:: GIVEN RECORDS

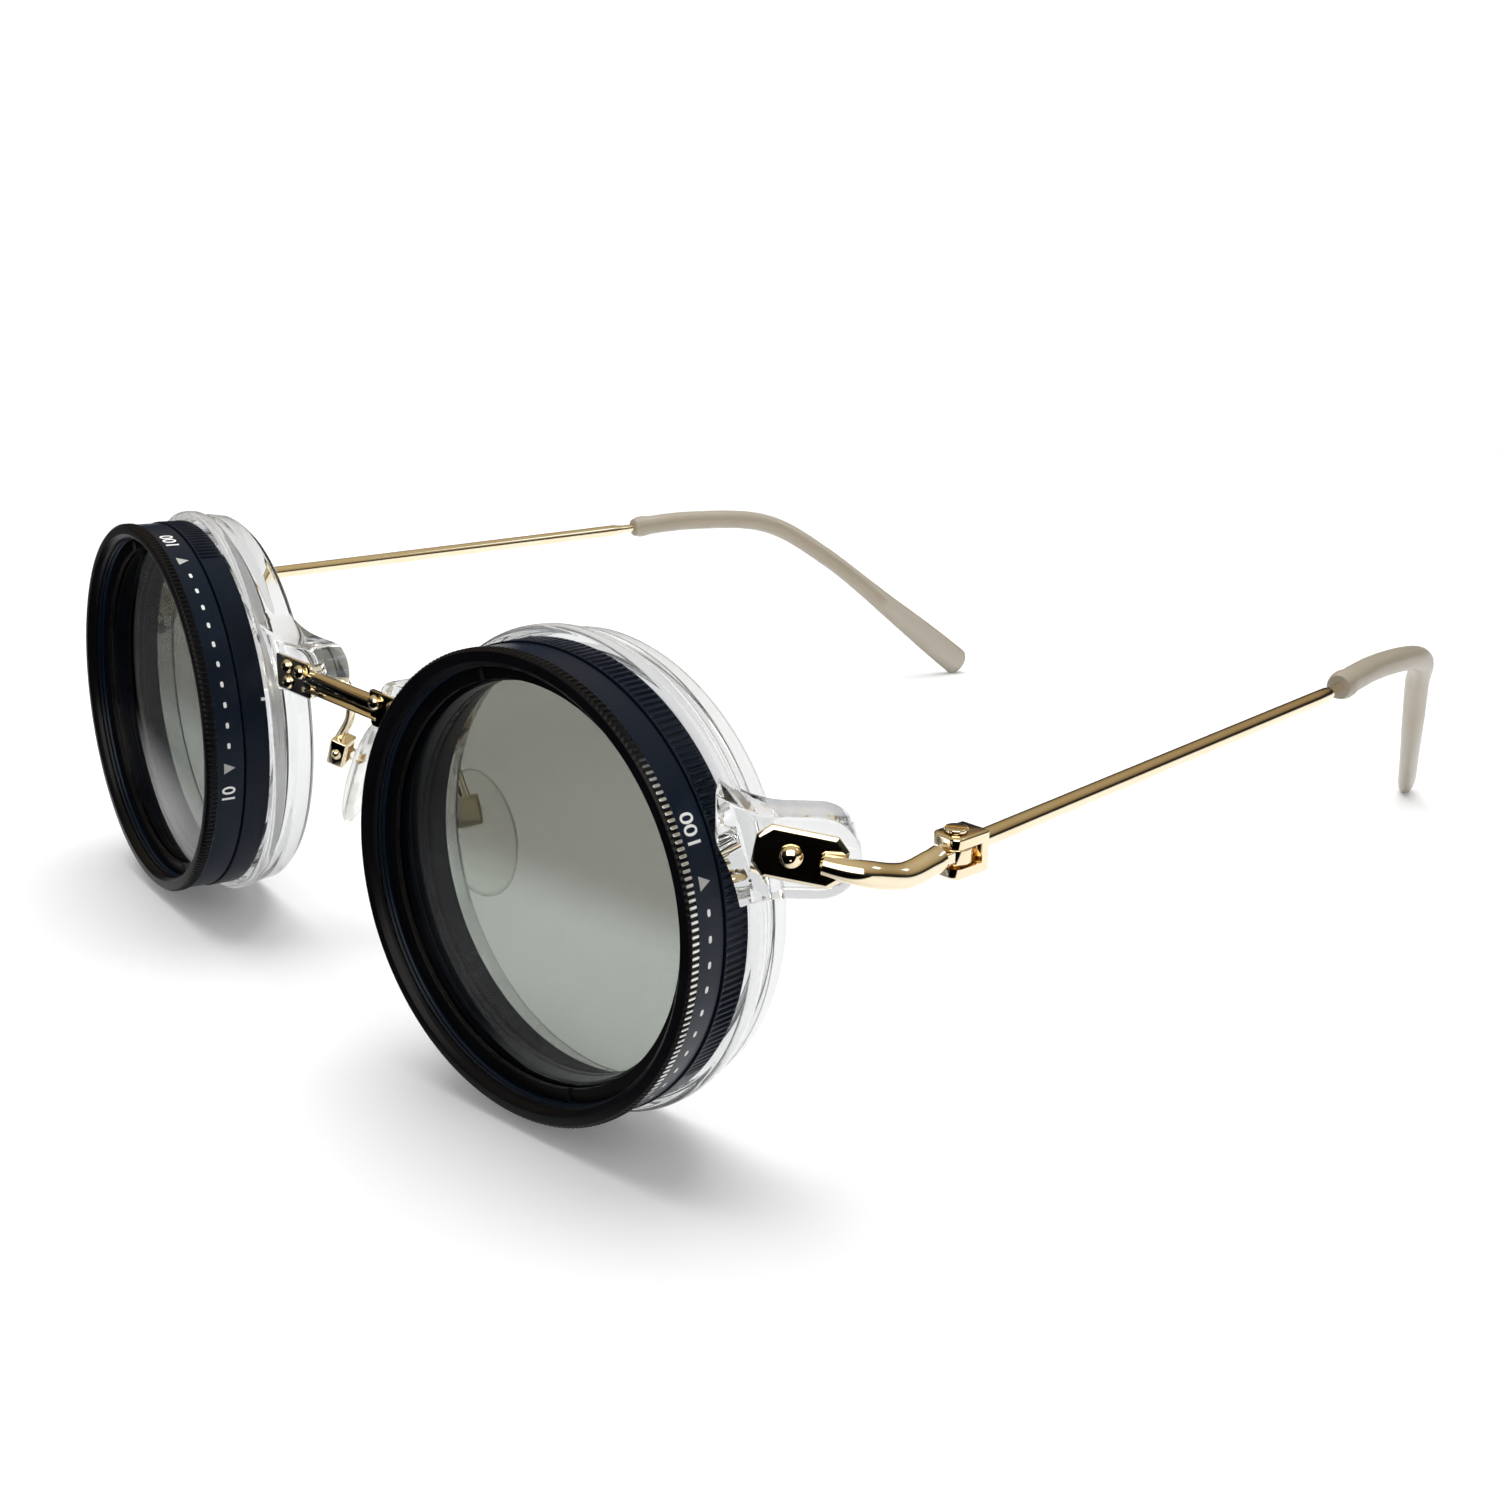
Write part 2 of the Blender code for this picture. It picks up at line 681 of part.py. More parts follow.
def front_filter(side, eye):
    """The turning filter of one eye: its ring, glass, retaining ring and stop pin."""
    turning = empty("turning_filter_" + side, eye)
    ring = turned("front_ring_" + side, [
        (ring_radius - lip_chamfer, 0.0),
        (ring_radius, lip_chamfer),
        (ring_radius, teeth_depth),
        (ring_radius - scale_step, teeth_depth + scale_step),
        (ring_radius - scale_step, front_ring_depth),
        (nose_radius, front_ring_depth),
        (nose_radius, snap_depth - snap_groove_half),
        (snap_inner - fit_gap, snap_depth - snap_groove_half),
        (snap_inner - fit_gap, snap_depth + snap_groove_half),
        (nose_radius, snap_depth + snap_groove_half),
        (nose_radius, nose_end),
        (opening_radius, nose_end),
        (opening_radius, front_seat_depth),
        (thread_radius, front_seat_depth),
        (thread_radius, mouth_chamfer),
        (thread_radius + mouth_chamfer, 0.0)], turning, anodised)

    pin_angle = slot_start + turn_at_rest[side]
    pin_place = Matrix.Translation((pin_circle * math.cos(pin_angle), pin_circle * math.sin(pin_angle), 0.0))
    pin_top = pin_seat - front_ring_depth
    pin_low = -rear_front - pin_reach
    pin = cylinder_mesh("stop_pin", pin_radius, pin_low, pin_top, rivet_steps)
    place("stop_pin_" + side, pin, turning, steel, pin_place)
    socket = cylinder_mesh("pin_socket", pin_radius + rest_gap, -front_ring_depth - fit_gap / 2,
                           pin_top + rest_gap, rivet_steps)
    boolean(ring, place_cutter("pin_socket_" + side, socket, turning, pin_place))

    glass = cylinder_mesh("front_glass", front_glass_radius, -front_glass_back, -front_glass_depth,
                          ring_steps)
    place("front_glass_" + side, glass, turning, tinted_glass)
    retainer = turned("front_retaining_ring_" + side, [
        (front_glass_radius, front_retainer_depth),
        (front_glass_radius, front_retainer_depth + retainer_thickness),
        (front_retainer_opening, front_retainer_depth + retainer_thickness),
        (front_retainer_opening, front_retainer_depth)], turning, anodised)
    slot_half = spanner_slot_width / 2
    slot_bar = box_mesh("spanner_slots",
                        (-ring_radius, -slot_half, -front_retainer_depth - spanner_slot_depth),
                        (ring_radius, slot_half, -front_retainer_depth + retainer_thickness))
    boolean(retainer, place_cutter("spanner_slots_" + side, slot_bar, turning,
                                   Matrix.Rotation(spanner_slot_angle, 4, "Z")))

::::
:: GIVEN RECORDS

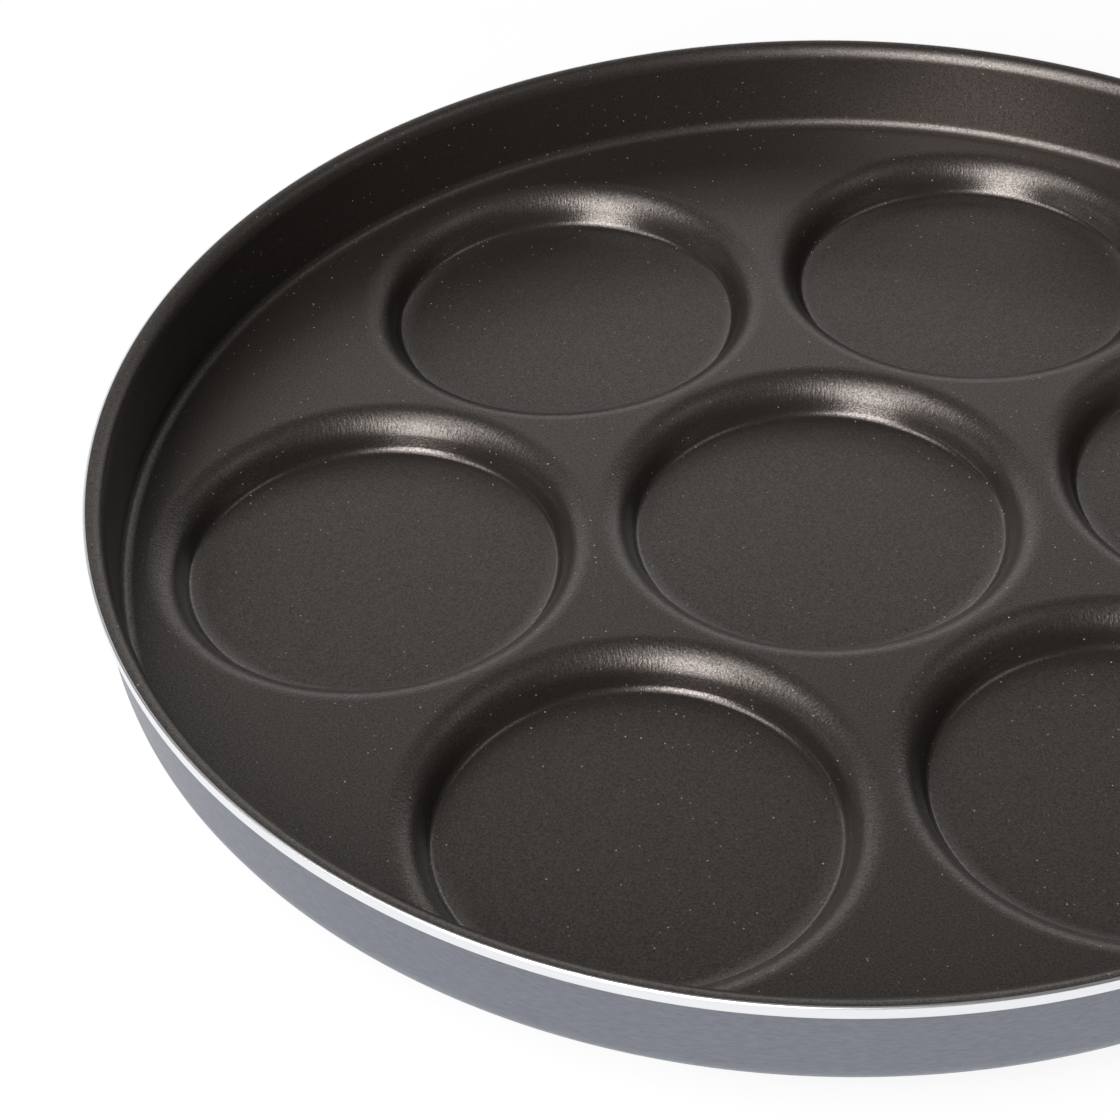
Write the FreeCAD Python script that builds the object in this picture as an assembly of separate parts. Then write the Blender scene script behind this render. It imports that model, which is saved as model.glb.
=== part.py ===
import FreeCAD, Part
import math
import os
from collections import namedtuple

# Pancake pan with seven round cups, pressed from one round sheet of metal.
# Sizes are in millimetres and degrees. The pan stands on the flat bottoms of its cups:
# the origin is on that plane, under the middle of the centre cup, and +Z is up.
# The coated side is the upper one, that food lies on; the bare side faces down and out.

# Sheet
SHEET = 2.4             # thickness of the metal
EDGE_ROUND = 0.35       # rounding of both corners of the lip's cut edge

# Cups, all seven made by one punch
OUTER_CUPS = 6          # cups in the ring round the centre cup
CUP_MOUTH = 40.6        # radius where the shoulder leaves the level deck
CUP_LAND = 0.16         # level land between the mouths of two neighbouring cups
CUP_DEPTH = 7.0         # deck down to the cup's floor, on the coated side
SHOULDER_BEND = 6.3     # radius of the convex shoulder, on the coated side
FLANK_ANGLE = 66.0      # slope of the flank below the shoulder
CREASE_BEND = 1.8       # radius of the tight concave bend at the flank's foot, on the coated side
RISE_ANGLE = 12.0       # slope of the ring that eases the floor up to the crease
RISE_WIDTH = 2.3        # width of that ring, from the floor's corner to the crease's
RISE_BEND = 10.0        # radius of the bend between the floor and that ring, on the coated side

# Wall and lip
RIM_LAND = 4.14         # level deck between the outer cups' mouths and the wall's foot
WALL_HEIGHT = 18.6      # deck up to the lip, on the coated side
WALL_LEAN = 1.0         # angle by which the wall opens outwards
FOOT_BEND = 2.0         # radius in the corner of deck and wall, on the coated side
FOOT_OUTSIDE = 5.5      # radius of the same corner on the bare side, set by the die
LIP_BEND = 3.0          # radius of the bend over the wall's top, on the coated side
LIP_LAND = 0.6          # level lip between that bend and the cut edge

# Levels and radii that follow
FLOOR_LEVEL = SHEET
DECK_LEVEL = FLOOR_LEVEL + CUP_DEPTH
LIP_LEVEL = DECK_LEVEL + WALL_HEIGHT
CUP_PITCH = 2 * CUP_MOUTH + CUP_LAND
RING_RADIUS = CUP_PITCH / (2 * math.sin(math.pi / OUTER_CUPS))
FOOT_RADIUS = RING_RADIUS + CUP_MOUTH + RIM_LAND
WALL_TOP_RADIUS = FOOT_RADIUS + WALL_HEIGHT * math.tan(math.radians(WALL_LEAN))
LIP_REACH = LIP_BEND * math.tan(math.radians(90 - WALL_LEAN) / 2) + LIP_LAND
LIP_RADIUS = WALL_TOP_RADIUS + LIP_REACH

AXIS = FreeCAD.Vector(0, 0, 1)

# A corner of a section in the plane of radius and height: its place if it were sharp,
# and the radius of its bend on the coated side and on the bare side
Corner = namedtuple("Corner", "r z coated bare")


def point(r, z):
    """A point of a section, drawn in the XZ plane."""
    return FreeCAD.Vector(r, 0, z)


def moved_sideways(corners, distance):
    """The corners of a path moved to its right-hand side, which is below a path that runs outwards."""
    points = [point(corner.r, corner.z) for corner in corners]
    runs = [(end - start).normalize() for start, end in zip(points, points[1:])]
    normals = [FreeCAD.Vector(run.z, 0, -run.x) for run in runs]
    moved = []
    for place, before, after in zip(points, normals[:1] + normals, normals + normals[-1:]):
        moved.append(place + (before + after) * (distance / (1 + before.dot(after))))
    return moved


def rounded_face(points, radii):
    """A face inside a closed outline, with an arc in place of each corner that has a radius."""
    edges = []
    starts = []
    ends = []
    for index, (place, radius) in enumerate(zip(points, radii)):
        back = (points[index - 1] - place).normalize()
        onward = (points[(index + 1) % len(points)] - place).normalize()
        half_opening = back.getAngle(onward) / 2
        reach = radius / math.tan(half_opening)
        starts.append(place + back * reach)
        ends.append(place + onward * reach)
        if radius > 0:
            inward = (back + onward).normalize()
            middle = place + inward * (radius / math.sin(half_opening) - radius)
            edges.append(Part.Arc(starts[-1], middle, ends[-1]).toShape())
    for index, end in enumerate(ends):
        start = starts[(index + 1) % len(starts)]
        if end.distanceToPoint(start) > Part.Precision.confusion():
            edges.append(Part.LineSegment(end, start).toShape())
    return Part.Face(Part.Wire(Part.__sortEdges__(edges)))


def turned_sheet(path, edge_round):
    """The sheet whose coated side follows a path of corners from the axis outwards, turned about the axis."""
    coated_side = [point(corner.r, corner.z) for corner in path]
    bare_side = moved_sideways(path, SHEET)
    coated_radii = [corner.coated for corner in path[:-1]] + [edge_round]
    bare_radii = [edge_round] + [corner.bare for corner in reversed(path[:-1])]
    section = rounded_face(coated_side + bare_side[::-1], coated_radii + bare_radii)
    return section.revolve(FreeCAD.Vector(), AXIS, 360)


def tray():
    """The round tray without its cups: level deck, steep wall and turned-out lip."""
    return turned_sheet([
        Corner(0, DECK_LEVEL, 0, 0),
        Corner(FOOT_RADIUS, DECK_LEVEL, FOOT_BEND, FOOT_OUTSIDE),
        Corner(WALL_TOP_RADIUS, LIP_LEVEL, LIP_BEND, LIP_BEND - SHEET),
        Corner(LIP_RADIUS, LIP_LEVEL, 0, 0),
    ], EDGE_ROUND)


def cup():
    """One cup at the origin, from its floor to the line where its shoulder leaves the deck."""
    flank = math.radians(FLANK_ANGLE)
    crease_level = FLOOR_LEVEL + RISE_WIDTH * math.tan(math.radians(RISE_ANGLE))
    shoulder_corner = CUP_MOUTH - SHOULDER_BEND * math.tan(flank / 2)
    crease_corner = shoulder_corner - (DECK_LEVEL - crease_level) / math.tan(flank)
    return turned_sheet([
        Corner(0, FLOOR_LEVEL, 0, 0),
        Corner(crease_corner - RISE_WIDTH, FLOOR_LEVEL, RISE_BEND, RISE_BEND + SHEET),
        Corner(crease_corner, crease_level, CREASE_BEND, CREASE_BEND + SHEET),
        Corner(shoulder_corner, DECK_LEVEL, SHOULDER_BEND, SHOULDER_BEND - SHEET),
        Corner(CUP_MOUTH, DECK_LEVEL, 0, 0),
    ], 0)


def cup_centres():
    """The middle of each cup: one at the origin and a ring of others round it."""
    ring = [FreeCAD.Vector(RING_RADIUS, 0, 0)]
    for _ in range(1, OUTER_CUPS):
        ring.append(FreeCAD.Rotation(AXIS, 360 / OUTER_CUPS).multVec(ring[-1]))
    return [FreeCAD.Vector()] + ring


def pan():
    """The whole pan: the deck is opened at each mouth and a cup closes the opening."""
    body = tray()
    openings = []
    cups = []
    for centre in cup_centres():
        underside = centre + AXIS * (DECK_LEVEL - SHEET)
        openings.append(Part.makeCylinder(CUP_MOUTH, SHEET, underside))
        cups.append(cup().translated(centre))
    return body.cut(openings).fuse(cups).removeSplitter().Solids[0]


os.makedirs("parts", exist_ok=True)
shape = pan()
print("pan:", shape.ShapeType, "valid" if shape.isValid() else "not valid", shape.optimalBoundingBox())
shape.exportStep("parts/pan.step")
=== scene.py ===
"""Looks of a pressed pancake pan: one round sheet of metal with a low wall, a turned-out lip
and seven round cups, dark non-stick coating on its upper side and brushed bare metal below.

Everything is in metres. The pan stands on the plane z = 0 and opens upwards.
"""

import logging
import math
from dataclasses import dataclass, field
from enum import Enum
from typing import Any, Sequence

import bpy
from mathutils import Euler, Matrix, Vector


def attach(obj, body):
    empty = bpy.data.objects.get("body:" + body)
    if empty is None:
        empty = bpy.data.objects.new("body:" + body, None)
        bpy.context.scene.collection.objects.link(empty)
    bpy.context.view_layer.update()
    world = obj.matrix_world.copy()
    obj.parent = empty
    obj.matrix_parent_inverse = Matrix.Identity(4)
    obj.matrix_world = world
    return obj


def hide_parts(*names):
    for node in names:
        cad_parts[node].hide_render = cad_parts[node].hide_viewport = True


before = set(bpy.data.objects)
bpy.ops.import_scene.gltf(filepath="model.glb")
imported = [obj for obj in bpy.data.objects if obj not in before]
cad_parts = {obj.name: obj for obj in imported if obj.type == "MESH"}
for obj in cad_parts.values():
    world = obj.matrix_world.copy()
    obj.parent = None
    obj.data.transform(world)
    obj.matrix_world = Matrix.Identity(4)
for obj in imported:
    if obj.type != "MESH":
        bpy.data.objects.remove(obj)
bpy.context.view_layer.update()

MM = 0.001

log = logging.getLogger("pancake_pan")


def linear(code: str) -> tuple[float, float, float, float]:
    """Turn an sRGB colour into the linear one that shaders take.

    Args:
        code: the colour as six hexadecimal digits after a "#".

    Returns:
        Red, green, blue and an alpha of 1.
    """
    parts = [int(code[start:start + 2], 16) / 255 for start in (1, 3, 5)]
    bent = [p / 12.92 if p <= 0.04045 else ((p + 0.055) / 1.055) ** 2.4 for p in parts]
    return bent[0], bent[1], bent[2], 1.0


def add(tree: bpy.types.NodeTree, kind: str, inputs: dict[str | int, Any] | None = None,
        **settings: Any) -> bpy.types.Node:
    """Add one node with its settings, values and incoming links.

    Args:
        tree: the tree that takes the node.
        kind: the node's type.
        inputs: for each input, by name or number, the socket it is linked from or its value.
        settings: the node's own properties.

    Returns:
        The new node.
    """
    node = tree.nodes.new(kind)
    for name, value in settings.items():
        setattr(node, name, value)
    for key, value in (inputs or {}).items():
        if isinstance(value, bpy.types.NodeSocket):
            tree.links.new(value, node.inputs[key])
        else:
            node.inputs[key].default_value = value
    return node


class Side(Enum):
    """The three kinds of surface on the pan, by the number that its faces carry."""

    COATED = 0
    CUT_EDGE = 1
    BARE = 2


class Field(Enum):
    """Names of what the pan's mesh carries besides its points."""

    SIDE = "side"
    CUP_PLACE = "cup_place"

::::
:: GIVEN RECORDS

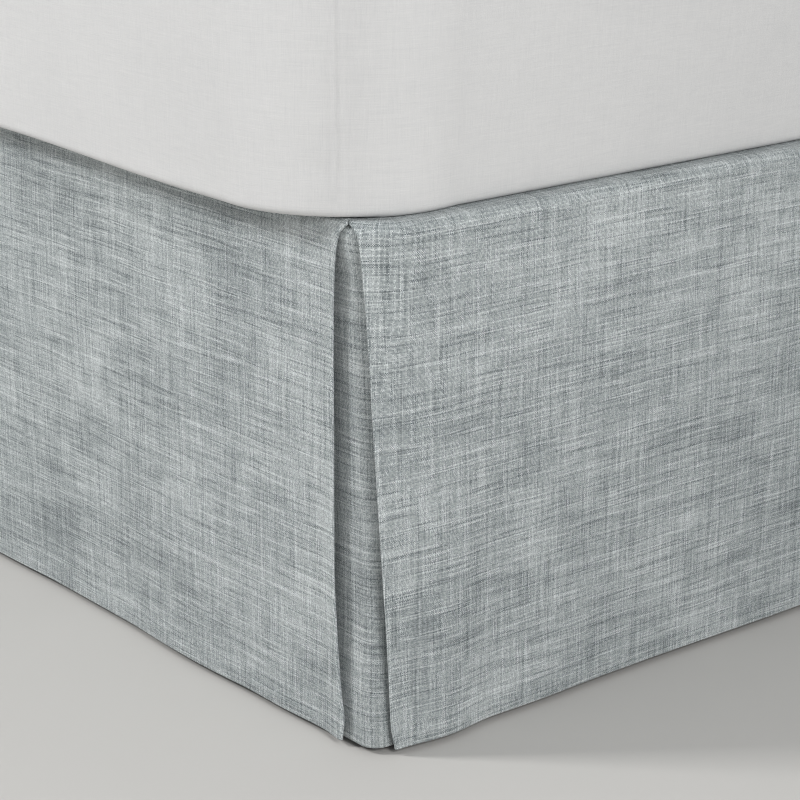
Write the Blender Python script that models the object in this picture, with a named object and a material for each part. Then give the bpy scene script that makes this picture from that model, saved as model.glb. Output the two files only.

::::

# [DO THIS]
Print exactly the lines from the line with "ring = [FreeCAD.Vector(RING_RADIUS, 0, 0)]" to the line with "obj.data.transform(world)", both included, and nothing else.

# [SOLUTION]
    ring = [FreeCAD.Vector(RING_RADIUS, 0, 0)]
    for _ in range(1, OUTER_CUPS):
        ring.append(FreeCAD.Rotation(AXIS, 360 / OUTER_CUPS).multVec(ring[-1]))
    return [FreeCAD.Vector()] + ring


def pan():
    """The whole pan: the deck is opened at each mouth and a cup closes the opening."""
    body = tray()
    openings = []
    cups = []
    for centre in cup_centres():
        underside = centre + AXIS * (DECK_LEVEL - SHEET)
        openings.append(Part.makeCylinder(CUP_MOUTH, SHEET, underside))
        cups.append(cup().translated(centre))
    return body.cut(openings).fuse(cups).removeSplitter().Solids[0]


os.makedirs("parts", exist_ok=True)
shape = pan()
print("pan:", shape.ShapeType, "valid" if shape.isValid() else "not valid", shape.optimalBoundingBox())
shape.exportStep("parts/pan.step")
=== scene.py ===
"""Looks of a pressed pancake pan: one round sheet of metal with a low wall, a turned-out lip
and seven round cups, dark non-stick coating on its upper side and brushed bare metal below.

Everything is in metres. The pan stands on the plane z = 0 and opens upwards.
"""

import logging
import math
from dataclasses import dataclass, field
from enum import Enum
from typing import Any, Sequence

import bpy
from mathutils import Euler, Matrix, Vector


def attach(obj, body):
    empty = bpy.data.objects.get("body:" + body)
    if empty is None:
        empty = bpy.data.objects.new("body:" + body, None)
        bpy.context.scene.collection.objects.link(empty)
    bpy.context.view_layer.update()
    world = obj.matrix_world.copy()
    obj.parent = empty
    obj.matrix_parent_inverse = Matrix.Identity(4)
    obj.matrix_world = world
    return obj


def hide_parts(*names):
    for node in names:
        cad_parts[node].hide_render = cad_parts[node].hide_viewport = True


before = set(bpy.data.objects)
bpy.ops.import_scene.gltf(filepath="model.glb")
imported = [obj for obj in bpy.data.objects if obj not in before]
cad_parts = {obj.name: obj for obj in imported if obj.type == "MESH"}
for obj in cad_parts.values():
    world = obj.matrix_world.copy()
    obj.parent = None
    obj.data.transform(world)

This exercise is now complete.